Cardus could describe the narrative of a match – runs scored, wickets taken – as well as anyone, better than most. But he had little interest in the game purely as a contest. He relished it chiefly for the way it allowed the character of the players to unfold before him. He turned his favourites into creations worthy of his literary hero, Dickens.
Of Patsy Hendren, a diminutive but hugely popular player, he wrote: “He was baptised Elias, but the crowds would have none of it. They were right too, for he is Patsy not only by name but nature. His smile says Patsy; sometimes it is so enormous that it hides the little man. One fine day he will be given out smile before wicket.”
And here he is on Emmott Robinson, a grizzled Yorkshireman, not particularly distinguished in the records but who played with a grand and obvious passion: “Robinson seemed to be made out of the stuff of Yorkshire county.
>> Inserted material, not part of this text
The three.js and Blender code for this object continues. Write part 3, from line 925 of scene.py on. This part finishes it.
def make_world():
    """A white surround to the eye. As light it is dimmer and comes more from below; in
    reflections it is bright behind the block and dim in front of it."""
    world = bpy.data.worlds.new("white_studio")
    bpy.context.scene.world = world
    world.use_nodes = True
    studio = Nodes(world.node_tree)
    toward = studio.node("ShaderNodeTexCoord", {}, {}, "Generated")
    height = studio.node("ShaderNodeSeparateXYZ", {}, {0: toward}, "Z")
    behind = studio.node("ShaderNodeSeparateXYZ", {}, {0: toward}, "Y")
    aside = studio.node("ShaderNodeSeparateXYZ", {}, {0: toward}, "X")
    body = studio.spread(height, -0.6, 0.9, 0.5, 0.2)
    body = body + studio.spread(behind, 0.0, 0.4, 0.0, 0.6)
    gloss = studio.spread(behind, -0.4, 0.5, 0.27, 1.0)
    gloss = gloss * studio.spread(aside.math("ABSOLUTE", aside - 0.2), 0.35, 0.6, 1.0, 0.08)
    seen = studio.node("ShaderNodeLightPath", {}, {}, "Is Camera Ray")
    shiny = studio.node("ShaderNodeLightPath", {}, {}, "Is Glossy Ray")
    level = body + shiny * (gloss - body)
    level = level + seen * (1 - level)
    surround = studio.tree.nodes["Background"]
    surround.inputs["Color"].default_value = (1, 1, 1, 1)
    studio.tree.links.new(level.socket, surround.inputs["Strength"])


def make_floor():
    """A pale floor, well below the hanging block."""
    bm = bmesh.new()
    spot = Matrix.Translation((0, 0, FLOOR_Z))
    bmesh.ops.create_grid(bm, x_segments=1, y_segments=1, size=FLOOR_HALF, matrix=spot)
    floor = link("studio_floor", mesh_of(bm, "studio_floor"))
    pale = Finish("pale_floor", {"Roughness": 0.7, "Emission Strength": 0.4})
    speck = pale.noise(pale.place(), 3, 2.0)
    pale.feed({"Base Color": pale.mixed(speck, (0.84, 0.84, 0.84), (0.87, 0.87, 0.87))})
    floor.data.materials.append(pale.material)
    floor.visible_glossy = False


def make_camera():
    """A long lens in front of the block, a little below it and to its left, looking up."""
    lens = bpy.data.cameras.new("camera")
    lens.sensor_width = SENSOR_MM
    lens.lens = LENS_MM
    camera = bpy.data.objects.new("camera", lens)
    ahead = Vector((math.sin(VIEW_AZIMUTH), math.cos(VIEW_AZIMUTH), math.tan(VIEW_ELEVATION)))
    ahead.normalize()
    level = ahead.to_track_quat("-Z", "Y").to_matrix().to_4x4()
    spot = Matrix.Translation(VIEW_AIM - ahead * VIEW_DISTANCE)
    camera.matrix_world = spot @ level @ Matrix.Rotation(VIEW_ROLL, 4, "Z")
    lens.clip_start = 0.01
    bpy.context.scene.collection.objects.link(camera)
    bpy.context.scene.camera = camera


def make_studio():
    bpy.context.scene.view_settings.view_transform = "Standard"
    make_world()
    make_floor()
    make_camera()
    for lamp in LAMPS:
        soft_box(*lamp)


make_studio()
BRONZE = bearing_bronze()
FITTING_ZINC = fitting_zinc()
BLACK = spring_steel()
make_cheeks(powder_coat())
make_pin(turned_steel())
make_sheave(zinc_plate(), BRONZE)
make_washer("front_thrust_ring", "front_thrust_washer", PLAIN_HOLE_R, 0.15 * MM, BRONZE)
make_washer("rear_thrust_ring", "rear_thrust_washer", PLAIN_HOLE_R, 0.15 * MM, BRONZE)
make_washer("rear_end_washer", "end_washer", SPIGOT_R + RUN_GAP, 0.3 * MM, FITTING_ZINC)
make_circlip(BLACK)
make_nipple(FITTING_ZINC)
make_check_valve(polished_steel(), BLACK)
I imagine that the Lord one day scooped up a heap of Yorkshire clay, breathed into it and said: ‘Emmott Robinson, go on and bowl at the pavilion end for Yorkshire’.”
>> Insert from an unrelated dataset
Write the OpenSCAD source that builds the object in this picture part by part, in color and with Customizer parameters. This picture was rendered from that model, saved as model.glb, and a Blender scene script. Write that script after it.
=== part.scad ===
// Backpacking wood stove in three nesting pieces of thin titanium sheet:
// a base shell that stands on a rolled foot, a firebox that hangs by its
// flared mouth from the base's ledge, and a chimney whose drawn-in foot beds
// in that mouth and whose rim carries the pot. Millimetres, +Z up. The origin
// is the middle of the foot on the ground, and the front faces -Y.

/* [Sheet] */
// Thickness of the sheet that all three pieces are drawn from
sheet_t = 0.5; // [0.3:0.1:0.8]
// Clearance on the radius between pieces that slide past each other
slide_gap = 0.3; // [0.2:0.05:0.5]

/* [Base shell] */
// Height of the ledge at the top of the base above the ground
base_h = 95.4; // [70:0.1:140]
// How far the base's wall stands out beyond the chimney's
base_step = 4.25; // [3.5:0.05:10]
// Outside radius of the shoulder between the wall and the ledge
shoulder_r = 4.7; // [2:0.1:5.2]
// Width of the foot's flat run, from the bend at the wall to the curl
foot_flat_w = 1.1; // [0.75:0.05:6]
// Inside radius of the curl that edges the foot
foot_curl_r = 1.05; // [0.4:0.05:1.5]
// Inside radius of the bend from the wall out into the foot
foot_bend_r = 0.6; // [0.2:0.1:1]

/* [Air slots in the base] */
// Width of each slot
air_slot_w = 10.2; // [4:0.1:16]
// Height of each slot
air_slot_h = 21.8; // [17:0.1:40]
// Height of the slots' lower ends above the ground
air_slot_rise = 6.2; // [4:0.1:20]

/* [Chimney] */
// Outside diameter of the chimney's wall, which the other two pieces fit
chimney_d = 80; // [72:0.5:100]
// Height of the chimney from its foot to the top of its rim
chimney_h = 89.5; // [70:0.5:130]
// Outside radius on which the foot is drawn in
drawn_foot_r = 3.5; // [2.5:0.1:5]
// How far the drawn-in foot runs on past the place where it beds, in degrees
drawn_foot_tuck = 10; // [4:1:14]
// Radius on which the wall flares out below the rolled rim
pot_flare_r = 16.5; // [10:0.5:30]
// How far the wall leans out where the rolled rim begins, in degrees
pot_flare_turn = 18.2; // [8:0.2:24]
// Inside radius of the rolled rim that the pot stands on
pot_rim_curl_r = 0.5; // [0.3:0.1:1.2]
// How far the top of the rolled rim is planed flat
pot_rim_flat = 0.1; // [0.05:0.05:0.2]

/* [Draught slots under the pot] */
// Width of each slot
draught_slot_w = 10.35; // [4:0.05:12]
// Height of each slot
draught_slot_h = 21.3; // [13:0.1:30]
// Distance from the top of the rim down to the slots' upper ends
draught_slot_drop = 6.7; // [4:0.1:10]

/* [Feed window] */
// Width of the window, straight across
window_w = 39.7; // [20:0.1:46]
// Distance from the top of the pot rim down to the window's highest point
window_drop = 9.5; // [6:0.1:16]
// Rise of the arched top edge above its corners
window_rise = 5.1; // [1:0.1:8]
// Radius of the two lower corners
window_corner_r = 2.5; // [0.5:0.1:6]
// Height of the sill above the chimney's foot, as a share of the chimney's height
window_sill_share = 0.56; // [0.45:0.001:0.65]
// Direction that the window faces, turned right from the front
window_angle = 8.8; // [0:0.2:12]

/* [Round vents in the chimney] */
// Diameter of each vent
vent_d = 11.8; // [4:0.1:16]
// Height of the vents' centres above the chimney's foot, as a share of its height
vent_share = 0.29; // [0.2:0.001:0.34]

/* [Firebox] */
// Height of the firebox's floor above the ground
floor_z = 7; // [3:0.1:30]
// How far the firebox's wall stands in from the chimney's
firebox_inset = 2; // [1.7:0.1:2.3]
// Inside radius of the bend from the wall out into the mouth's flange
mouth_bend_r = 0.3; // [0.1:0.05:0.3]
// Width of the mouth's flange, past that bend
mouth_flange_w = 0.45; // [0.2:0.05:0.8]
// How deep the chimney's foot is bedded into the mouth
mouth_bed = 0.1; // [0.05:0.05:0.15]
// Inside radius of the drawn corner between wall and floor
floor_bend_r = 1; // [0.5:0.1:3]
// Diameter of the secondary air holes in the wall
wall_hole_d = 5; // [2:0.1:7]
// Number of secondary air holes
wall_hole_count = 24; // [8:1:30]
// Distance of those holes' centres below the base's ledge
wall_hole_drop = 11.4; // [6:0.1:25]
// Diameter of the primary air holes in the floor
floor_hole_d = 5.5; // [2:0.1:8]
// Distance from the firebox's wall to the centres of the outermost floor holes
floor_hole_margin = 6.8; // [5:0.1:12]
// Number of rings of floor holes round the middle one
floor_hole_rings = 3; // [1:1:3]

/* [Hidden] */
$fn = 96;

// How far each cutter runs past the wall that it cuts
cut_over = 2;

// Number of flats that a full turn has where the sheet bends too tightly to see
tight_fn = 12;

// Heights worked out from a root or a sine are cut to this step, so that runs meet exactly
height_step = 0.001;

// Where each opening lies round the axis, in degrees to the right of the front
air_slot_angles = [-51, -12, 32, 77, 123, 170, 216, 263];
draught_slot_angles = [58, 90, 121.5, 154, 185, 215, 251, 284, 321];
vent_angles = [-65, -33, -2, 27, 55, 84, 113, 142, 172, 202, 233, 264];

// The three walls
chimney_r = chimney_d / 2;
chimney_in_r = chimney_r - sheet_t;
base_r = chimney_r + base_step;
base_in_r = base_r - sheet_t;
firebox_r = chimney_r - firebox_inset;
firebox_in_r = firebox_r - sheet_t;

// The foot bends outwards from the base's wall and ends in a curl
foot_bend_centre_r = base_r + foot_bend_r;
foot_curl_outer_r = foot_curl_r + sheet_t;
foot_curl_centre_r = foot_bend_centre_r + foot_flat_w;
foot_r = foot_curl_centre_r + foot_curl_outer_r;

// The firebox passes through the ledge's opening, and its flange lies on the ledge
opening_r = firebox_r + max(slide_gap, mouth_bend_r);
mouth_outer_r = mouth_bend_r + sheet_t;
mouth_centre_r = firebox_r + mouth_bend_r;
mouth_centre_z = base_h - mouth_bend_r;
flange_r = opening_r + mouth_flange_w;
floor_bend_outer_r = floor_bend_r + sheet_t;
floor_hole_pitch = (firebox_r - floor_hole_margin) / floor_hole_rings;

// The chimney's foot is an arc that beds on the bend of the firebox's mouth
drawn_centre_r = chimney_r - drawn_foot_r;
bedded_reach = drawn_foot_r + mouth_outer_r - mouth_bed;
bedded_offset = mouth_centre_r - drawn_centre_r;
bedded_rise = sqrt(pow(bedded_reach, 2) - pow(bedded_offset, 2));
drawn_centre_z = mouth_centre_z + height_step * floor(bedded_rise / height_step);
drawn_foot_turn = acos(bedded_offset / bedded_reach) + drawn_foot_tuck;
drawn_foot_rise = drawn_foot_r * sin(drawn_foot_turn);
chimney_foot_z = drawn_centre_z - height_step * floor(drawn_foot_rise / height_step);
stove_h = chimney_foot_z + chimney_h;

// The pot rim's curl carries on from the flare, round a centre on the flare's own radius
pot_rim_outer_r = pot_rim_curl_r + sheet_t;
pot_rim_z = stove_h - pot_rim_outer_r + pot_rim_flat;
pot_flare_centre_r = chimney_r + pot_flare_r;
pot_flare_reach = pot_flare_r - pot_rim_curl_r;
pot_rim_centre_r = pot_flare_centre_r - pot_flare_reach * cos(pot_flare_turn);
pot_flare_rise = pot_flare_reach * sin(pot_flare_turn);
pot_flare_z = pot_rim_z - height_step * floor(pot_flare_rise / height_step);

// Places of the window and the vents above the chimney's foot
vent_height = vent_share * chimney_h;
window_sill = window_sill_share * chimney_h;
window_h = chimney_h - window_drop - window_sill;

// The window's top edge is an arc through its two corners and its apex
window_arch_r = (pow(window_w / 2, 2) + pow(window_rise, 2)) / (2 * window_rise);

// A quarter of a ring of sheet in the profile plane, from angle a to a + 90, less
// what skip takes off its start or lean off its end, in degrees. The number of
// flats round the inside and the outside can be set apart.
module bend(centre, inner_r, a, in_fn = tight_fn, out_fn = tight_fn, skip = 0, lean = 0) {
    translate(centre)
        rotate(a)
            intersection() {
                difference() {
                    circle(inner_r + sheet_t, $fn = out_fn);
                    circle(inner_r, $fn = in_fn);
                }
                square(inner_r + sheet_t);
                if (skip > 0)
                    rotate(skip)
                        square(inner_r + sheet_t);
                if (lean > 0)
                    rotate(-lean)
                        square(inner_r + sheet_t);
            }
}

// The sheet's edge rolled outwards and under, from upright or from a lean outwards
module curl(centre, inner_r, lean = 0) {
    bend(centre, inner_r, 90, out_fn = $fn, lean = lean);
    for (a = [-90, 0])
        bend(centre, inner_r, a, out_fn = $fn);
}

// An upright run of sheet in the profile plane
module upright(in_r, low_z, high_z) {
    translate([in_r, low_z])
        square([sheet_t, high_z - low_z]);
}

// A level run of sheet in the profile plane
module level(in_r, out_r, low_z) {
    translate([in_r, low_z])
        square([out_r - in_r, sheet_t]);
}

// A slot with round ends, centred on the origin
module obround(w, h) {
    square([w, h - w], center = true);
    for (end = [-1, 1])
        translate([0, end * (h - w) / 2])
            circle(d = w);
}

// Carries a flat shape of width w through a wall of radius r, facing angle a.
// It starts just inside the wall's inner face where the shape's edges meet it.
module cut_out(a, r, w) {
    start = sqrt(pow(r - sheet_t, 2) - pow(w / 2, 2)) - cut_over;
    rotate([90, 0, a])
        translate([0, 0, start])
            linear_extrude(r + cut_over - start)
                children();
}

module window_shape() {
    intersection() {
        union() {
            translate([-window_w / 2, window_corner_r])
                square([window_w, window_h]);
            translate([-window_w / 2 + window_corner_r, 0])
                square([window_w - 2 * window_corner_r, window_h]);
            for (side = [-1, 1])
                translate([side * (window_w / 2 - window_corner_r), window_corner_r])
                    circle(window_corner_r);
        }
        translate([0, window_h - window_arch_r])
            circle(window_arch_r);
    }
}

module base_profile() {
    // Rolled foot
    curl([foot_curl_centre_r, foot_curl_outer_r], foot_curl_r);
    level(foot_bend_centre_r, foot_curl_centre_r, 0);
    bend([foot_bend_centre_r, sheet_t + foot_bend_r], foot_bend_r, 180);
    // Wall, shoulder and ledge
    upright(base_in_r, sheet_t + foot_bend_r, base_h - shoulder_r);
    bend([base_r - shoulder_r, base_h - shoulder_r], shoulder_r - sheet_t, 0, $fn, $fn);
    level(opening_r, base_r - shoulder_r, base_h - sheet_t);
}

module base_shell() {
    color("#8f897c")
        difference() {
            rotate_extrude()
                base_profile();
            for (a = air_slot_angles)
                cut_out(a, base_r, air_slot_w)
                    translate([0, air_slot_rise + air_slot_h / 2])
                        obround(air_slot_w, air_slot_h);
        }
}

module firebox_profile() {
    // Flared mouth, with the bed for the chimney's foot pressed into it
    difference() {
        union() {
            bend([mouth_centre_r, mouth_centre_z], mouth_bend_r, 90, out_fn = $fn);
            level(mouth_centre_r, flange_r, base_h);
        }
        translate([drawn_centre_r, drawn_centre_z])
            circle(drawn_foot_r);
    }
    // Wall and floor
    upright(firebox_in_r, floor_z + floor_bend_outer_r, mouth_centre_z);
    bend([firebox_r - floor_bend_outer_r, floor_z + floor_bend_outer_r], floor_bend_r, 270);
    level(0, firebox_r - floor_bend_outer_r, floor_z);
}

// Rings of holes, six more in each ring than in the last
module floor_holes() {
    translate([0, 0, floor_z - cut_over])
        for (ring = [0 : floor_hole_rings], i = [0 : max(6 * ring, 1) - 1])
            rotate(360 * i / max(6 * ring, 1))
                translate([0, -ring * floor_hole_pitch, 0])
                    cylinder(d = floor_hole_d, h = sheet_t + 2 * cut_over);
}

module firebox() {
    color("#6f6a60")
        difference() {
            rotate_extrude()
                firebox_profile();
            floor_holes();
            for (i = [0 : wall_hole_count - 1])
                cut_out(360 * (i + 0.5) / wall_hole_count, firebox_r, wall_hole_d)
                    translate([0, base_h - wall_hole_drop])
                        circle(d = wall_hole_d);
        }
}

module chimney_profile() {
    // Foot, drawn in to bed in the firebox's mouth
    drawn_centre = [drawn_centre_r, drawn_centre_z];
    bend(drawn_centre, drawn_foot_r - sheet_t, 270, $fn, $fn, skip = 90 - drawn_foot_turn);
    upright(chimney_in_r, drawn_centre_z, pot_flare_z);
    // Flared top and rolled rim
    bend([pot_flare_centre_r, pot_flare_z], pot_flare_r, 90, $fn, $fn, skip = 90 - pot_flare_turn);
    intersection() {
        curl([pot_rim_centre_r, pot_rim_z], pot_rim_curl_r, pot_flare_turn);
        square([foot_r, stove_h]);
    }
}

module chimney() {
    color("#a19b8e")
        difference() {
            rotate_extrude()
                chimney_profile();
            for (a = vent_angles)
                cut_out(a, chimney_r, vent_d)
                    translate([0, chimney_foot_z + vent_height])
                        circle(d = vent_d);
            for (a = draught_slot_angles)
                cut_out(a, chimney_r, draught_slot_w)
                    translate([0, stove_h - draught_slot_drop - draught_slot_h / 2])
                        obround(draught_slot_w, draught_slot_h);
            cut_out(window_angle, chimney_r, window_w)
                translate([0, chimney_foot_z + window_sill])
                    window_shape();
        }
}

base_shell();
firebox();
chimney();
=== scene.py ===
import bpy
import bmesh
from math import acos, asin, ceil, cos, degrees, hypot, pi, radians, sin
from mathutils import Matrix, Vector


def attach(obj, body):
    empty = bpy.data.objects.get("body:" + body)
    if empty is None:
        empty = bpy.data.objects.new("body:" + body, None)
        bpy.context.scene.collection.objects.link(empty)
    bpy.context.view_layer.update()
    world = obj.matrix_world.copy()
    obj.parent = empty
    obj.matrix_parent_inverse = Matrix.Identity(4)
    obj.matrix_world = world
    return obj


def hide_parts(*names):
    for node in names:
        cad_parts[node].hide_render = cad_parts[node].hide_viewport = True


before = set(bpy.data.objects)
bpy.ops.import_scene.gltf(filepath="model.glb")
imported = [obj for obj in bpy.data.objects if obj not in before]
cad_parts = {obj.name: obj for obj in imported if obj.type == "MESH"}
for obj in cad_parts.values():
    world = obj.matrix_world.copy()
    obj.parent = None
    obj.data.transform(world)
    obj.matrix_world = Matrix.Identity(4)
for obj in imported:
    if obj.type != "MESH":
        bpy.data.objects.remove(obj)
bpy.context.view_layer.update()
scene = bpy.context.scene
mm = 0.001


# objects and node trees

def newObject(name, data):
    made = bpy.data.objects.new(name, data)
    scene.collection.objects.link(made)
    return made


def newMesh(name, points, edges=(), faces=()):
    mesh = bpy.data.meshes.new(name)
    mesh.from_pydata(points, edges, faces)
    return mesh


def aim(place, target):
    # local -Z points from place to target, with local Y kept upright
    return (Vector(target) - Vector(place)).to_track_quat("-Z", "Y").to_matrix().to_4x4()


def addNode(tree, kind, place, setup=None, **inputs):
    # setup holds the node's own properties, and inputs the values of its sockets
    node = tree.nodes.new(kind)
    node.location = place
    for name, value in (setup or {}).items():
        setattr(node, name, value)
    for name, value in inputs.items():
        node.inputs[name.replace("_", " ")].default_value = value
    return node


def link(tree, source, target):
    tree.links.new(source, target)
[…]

Cardus’s emergence even as a journalist was astonishing. The illegitimate child of a 17-year-old mother in Manchester, he never knew his father, who deserted the mother soon after Cardus was born in 1888. He was raised in his grandparents’ home, where they took in washing. Leaving school at 13, he educated himself in the public library and earned his first money as a pavement artist. He worked as a messenger and a sweetseller in a theatre before becoming part-time secretary to a headmaster.
This led to similar employment at the Manchester Guardian, where his writing talent was quickly spotted.
Parallel with cricket, classical music was his great love, and his music reviews for his paper, notably of Manchester’s Halle orchestra, were as keenly anticipated and admired as his cricket reports.
Fellow Lancastrian Robin Daniels, author of a history of Blackpool FC, here offers what he calls “a journal of remembered pleasures”’ with Cardus, of whom he became a friend in Cardus’s later years. Laced with selections from his writings, whose appeal it analyses, the book has earned a dual launch, at Lord’s and Old Trafford, graced by the presence of many eminent figures from the worlds of cricket and music.
“He relished grace of style and glory in performance in music and cricket,” Daniels says. “His freely expressed joy – in people, in music, in the summer game, and the atmosphere of place and occasion – is stimulant for us to observe more, and with delighted senses.”
Beyond a glancing admission that the “hit-out compulsion of one-day cricket” was Cardus’s “only bete noir”, Daniels doesn’t speculate on what Cardus, who died in 1975, might have made of first-class cricket today.
But since the “hit-out compulsion”
now drives the game, increasingly played in garish clothing and under lights, it’s a fair bet he would have loathed it.
Cardus loved the leisureliness and what he called “the lazy irrelevancies”
of cricket. As Daniels notes, he once observed: “Cricket, like music, has its slow movements, especially when my native Lancashire is batting.”
In fact he got married during a Lancashire innings, leaving Old Trafford by taxi and returning later with his bride. He recalled: “While I had been away, and had committed the most responsible act in mortal man’s life, Lancashire had increased their total by exactly 17: Ellis 5, Hallows 11, and one leg bye.”
In more ways than as a “celebrant of beauty” there never was, and never will be, another cricket writer to equal Neville Cardus.